For more information, see the documents cited in our forum charter [webmasterworld.com] and the tutorials in the Apache forum section of the WebmasterWorld library [webmasterworld.com].

Jim

thesheep

8:49 am on Aug 4, 2006 (gmt 0)

10+ Year Member



OK thanks. And thanks for the resources.

thesheep

9:39 am on Aug 7, 2006 (gmt 0)

10+ Year Member



OK I've put in place the new .htaccess file, with the correct 301 redirects, but still Google Analytics doesn't appear to be getting any data. The only cause I can think of is the .htaccess file - anyone have any similar experience?

jdMorgan

1:51 pm on Aug 7, 2006 (gmt 0)

WebmasterWorld Senior Member 10+ Year Member



Suggestions:

1) Temporarily rename the .htaccess file so it won't run. Then try G Analytics again.
This will at least prove or disprove your theory, and focus your questions.
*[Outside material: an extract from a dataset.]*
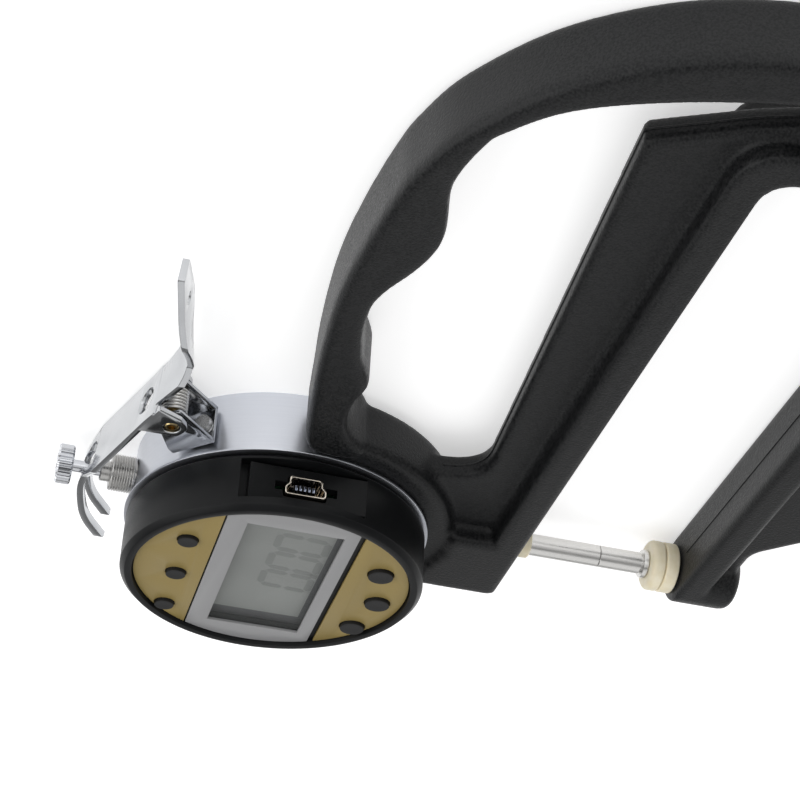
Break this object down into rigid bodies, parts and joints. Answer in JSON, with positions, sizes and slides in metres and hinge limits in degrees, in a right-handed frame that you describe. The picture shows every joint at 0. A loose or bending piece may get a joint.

2) Examine you server access log and error log files and look for accesses from G Analytics.
What user-agent do they use? Do they provide a referrer? What IP address range do the requests come from?
Now, do you have any access-control code in .htaccess based on these parameters that might be blocking them?

If you answer those questions, then that may help you find an answer, and it would certainly help us suggest one.

Jim

thesheep

12:58 pm on Aug 10, 2006 (gmt 0)

10+ Year Member



OK I feel like a right idiot now.

I went to disable the .htaccess file like you suggested, checked my HTML source files again, and found I'd left off the javascript tracking code. Somehow it got deleted among the various version updates I was doing.

I think the reason I didn't double-check it before was that on the Google Analytics site it says 'receiving data' OK.

Anyway thanks for your help and patience. Analytics works fine now.